Source material:
────────────────

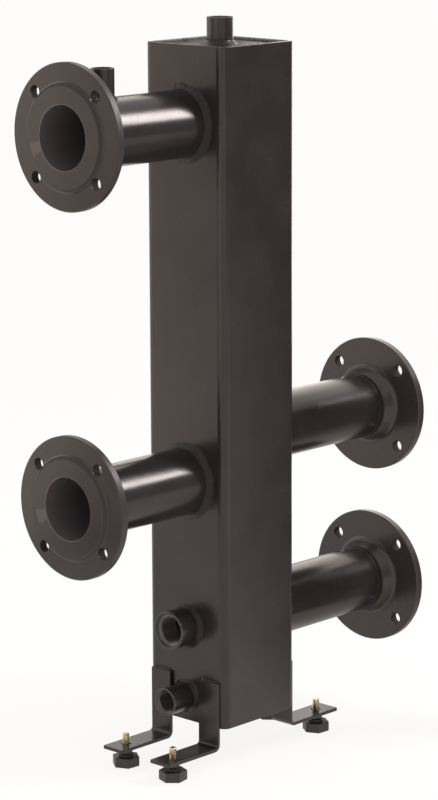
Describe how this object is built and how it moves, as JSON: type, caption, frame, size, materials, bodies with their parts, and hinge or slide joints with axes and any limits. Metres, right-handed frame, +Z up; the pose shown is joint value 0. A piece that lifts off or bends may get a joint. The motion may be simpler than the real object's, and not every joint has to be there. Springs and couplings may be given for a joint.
{
  "type": "hydraulic separator",
  "caption": "Upright hydraulic separator of welded steel: a square closed chamber with flanged pipe stubs on both sides, threaded sockets, and levelling feet on bent brackets.",
  "frame": {"origin": "point of the floor under the chamber's axis, with the feet at their middle setting", "axes": "+Z up along the chamber; +X towards the flanges that stand further out; +Y to the rear, across the pipes"},
  "size_m": [0.5175, 0.16, 0.8495],
  "materials": {
    "satin_black_paint": "satin black paint over welded steel",
    "yellow_zinc": "steel with a yellow zinc coating",
    "black_plastic": "moulded black plastic, fine matt grain"
  },
  "bodies": {
    "separator": {"chamber_tube": "satin_black_paint", "top_cap": "satin_black_paint", "bottom_cap": "satin_black_paint", "top_cap_weld": "satin_black_paint", "bottom_cap_weld": "satin_black_paint", "vent_socket": "satin_black_paint", "vent_socket_weld": "satin_black_paint", "gauge_socket": "satin_black_paint", "gauge_socket_weld": "satin_black_paint", "drain_socket": "satin_black_paint", "drain_socket_weld": "satin_black_paint", "probe_socket": "satin_black_paint", "probe_socket_weld": "satin_black_paint", "pipe_left_upper": "satin_black_paint", "flange_left_upper": "satin_black_paint", "root_weld_left_upper": "satin_black_paint", "butt_weld_left_upper": "satin_black_paint", "pipe_left_lower": "satin_black_paint", "flange_left_lower": "satin_black_paint", "root_weld_left_lower": "satin_black_paint", "butt_weld_left_lower": "satin_black_paint", "pipe_right_upper": "satin_black_paint", "flange_right_upper": "satin_black_paint", "root_weld_right_upper": "satin_black_paint", "butt_weld_right_upper": "satin_black_paint", "pipe_right_lower": "satin_black_paint", "flange_right_lower": "satin_black_paint", "root_weld_right_lower": "satin_black_paint", "butt_weld_right_lower": "satin_black_paint", "bracket_left_front": "satin_black_paint", "bracket_weld_left_front": "satin_black_paint", "weld_nut_left_front": "satin_black_paint", "bracket_left_rear": "satin_black_paint", "bracket_weld_left_rear": "satin_black_paint", "weld_nut_left_rear": "satin_black_paint", "bracket_right_front": "satin_black_paint", "bracket_weld_right_front": "satin_black_paint", "weld_nut_right_front": "satin_black_paint", "bracket_right_rear": "satin_black_paint", "bracket_weld_right_rear": "satin_black_paint", "weld_nut_right_rear": "satin_black_paint"},
    "foot_left_front": {"stud_left_front": "yellow_zinc", "foot_base_left_front": "black_plastic"},
    "foot_left_rear": {"stud_left_rear": "yellow_zinc", "foot_base_left_rear": "black_plastic"},
    "foot_right_front": {"stud_right_front": "yellow_zinc", "foot_base_right_front": "black_plastic"},
    "foot_right_rear": {"stud_right_rear": "yellow_zinc", "foot_base_right_rear": "black_plastic"}
  },
  "joints": [
    {"name": "level_left_front", "type": "slide", "parent": "separator", "child": "foot_left_front", "axis": [0, 0, -1], "range_m": [-0.0005, 0.012]},
    {"name": "level_left_rear", "type": "slide", "parent": "separator", "child": "foot_left_rear", "axis": [0, 0, -1], "range_m": [-0.0005, 0.012]},
    {"name": "level_right_front", "type": "slide", "parent": "separator", "child": "foot_right_front", "axis": [0, 0, -1], "range_m": [-0.0005, 0.012]},
    {"name": "level_right_rear", "type": "slide", "parent": "separator", "child": "foot_right_rear", "axis": [0, 0, -1], "range_m": [-0.0005, 0.012]}
  ]
}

────────────────

Do this: Nothing should be left out: repeat all of the data exactly.

Full output:
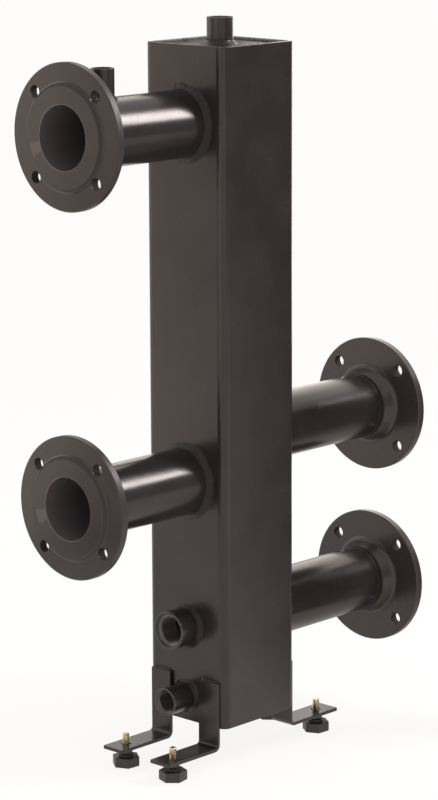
Describe how this object is built and how it moves, as JSON: type, caption, frame, size, materials, bodies with their parts, and hinge or slide joints with axes and any limits. Metres, right-handed frame, +Z up; the pose shown is joint value 0. A piece that lifts off or bends may get a joint. The motion may be simpler than the real object's, and not every joint has to be there. Springs and couplings may be given for a joint.
{
  "type": "hydraulic separator",
  "caption": "Upright hydraulic separator of welded steel: a square closed chamber with flanged pipe stubs on both sides, threaded sockets, and levelling feet on bent brackets.",
  "frame": {"origin": "point of the floor under the chamber's axis, with the feet at their middle setting", "axes": "+Z up along the chamber; +X towards the flanges that stand further out; +Y to the rear, across the pipes"},
  "size_m": [0.5175, 0.16, 0.8495],
  "materials": {
    "satin_black_paint": "satin black paint over welded steel",
    "yellow_zinc": "steel with a yellow zinc coating",
    "black_plastic": "moulded black plastic, fine matt grain"
  },
  "bodies": {
    "separator": {"chamber_tube": "satin_black_paint", "top_cap": "satin_black_paint", "bottom_cap": "satin_black_paint", "top_cap_weld": "satin_black_paint", "bottom_cap_weld": "satin_black_paint", "vent_socket": "satin_black_paint", "vent_socket_weld": "satin_black_paint", "gauge_socket": "satin_black_paint", "gauge_socket_weld": "satin_black_paint", "drain_socket": "satin_black_paint", "drain_socket_weld": "satin_black_paint", "probe_socket": "satin_black_paint", "probe_socket_weld": "satin_black_paint", "pipe_left_upper": "satin_black_paint", "flange_left_upper": "satin_black_paint", "root_weld_left_upper": "satin_black_paint", "butt_weld_left_upper": "satin_black_paint", "pipe_left_lower": "satin_black_paint", "flange_left_lower": "satin_black_paint", "root_weld_left_lower": "satin_black_paint", "butt_weld_left_lower": "satin_black_paint", "pipe_right_upper": "satin_black_paint", "flange_right_upper": "satin_black_paint", "root_weld_right_upper": "satin_black_paint", "butt_weld_right_upper": "satin_black_paint", "pipe_right_lower": "satin_black_paint", "flange_right_lower": "satin_black_paint", "root_weld_right_lower": "satin_black_paint", "butt_weld_right_lower": "satin_black_paint", "bracket_left_front": "satin_black_paint", "bracket_weld_left_front": "satin_black_paint", "weld_nut_left_front": "satin_black_paint", "bracket_left_rear": "satin_black_paint", "bracket_weld_left_rear": "satin_black_paint", "weld_nut_left_rear": "satin_black_paint", "bracket_right_front": "satin_black_paint", "bracket_weld_right_front": "satin_black_paint", "weld_nut_right_front": "satin_black_paint", "bracket_right_rear": "satin_black_paint", "bracket_weld_right_rear": "satin_black_paint", "weld_nut_right_rear": "satin_black_paint"},
    "foot_left_front": {"stud_left_front": "yellow_zinc", "foot_base_left_front": "black_plastic"},
    "foot_left_rear": {"stud_left_rear": "yellow_zinc", "foot_base_left_rear": "black_plastic"},
    "foot_right_front": {"stud_right_front": "yellow_zinc", "foot_base_right_front": "black_plastic"},
    "foot_right_rear": {"stud_right_rear": "yellow_zinc", "foot_base_right_rear": "black_plastic"}
  },
  "joints": [
    {"name": "level_left_front", "type": "slide", "parent": "separator", "child": "foot_left_front", "axis": [0, 0, -1], "range_m": [-0.0005, 0.012]},
    {"name": "level_left_rear", "type": "slide", "parent": "separator", "child": "foot_left_rear", "axis": [0, 0, -1], "range_m": [-0.0005, 0.012]},
    {"name": "level_right_front", "type": "slide", "parent": "separator", "child": "foot_right_front", "axis": [0, 0, -1], "range_m": [-0.0005, 0.012]},
    {"name": "level_right_rear", "type": "slide", "parent": "separator", "child": "foot_right_rear", "axis": [0, 0, -1], "range_m": [-0.0005, 0.012]}
  ]
}